Field fencing has openings that are 4" across, and small at the bottom, getting larger towards the top. It is more visible than a single wire at intervals (like barbed wire). It is a woven wire, so will hold against casual impacts. Woven wire will rebound when a horse runs into it, rather than break.

However, a horse can still get his leg through this fencing, and get caught. He can saw off the bulb of his heel trying to get free. He can also catch his shoes on it trying to get free; he can be trapped, or rip off his shoes. It's not entirely unsafe, but is not the best choice for horses. This can be made safer by using a line of hotwire across the top and bottom of the fence to keep a horse from leaning over it, or pawing at it.

Woven Wire Fencing -- No Climb Horse Fence: Best Choice

Woven wire will withstand impacts better than other kinds of fencing (it rebounds, like a trampoline). Woven wire is visible, especially no-climb since there is so much of it. No-climb fencing has openings that are 2" across by 4" tall, so small enough that even newborn foals can't stick their legs through it (this may not be the case with a mini foal!)

No-climb fencing may bend across the top if a horse leans on it.

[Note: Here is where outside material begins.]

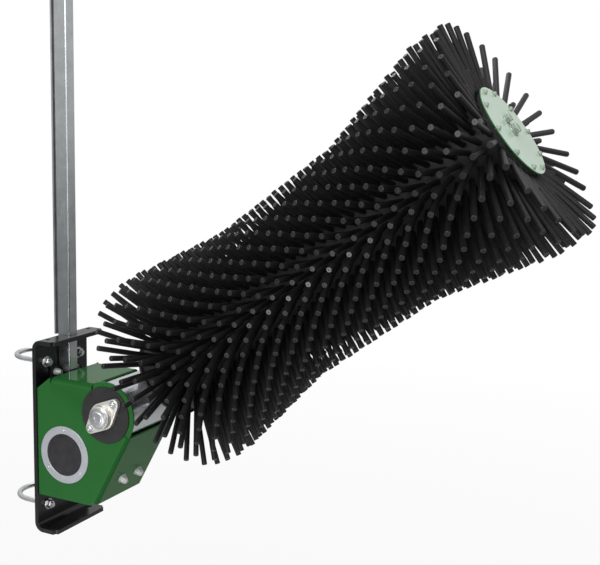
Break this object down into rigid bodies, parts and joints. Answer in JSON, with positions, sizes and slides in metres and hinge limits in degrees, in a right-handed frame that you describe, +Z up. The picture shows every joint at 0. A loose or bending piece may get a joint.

A good installation will have some form of protection across the top of the fenceline. A breakable thin metal hotwire strand with a good charger is safe to use and will keep horses from leaning on the fence. A single board is often used, but board can break and boards can be blown off the fence by high winds. A woven tape or cord electric fencing may not break if a horse gets his head under it or a leg through it.

Woven wire is heavy and expensive, but it is worth the effort. It will protect your horses better than barbed wire, high tensile wire, simple hotwire or woven hotwire with no other reinforcement, and even board fencing.
Fences can be made even more visible and also decorative by growing vines against them. Some vines are poisonous, so investigate before you begin. I have honeysuckle growing near the main gate to my pasture, which produces a very sweet scent when in bloom. I have wild grape growing all over, but sadly I can't convince it to transplant to my fencing.